For Lyu, that same impulse informed her sound design. “I wanted the wind to feel like it was coming from all directions—like it was carrying memory. My father never said much when he grieved. But I remember the sound of him walking through a storm. That’s what I built into the film.”
“The Sacred Isn’t Fixed—It Evolves”
All four films challenge not just who gets to belong, but what belonging even means. In Witness, Jaan’s script flips the typical arc of transformation. “Usually the trans person is the one who has to change or leave. But in our film, it’s the imam who must evolve,” Jaan said. “That felt honest. That felt just.”
Shi, too, wanted Gaku to show how transformation can come from reclaiming rather than resisting one’s culture. “We didn’t want to assimilate the story to American expectations. We wanted to stay rooted in Gaku’s world—his rhythm, his code, his pain.”
That anchoring in specificity—spiritual, cultural, sonic—creates universality. In one Out of Focus scene, a family dances in their kitchen. In Wild Animal, a father searches through snowdrifts for a son he can’t find. In Witness, a daughter asks her father if faith can stretch enough to hold her generation. In Gaku, a man touches the ropes of a boxing ring as if it were a prayer mat.
What ties these moments together isn’t plot. It’s presence. And presence here, becomes political.
What Resistance Looks Like Now
Across these films, resistance isn’t only protest. It’s prostration. It’s silence. It’s joy. It’s wind. It’s speaking in your own language, even when you’re afraid they won’t understand you. It’s refusing to translate your grief, your love, your body, your God.

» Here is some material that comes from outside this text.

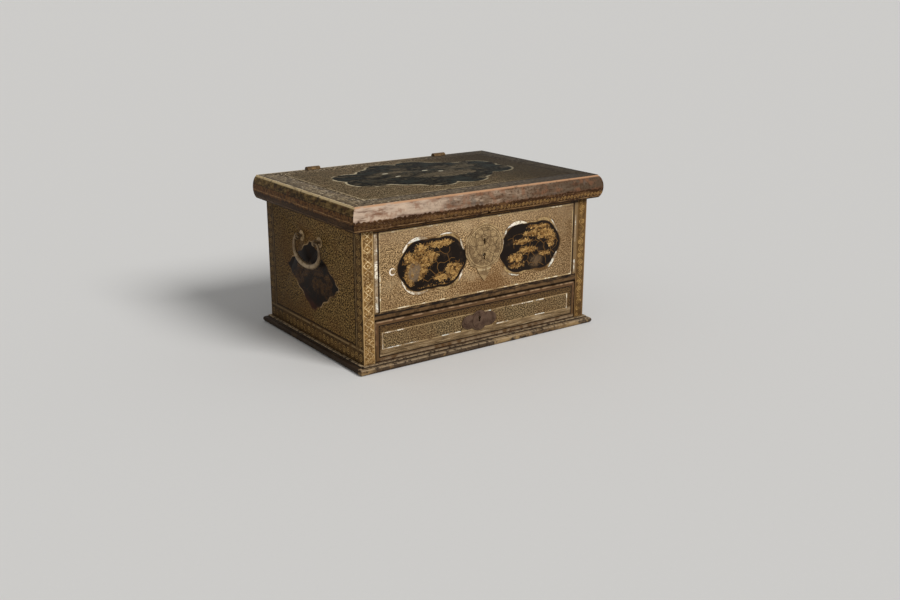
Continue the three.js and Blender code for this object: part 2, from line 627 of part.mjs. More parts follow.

These filmmakers don’t demand visibility. They create it—on their own terms. They archive tenderness. They amplify breath. They center characters who are not symbols, but people—with hunger, with softness, with names in their own tongues.
At LAAPFF 2025, these films remind us: resistance isn’t always loud. Sometimes it’s a whisper you refuse to silence. Sometimes it’s staying when you’ve been told to go. Sometimes, reclaiming your life is the most radical thing you can do.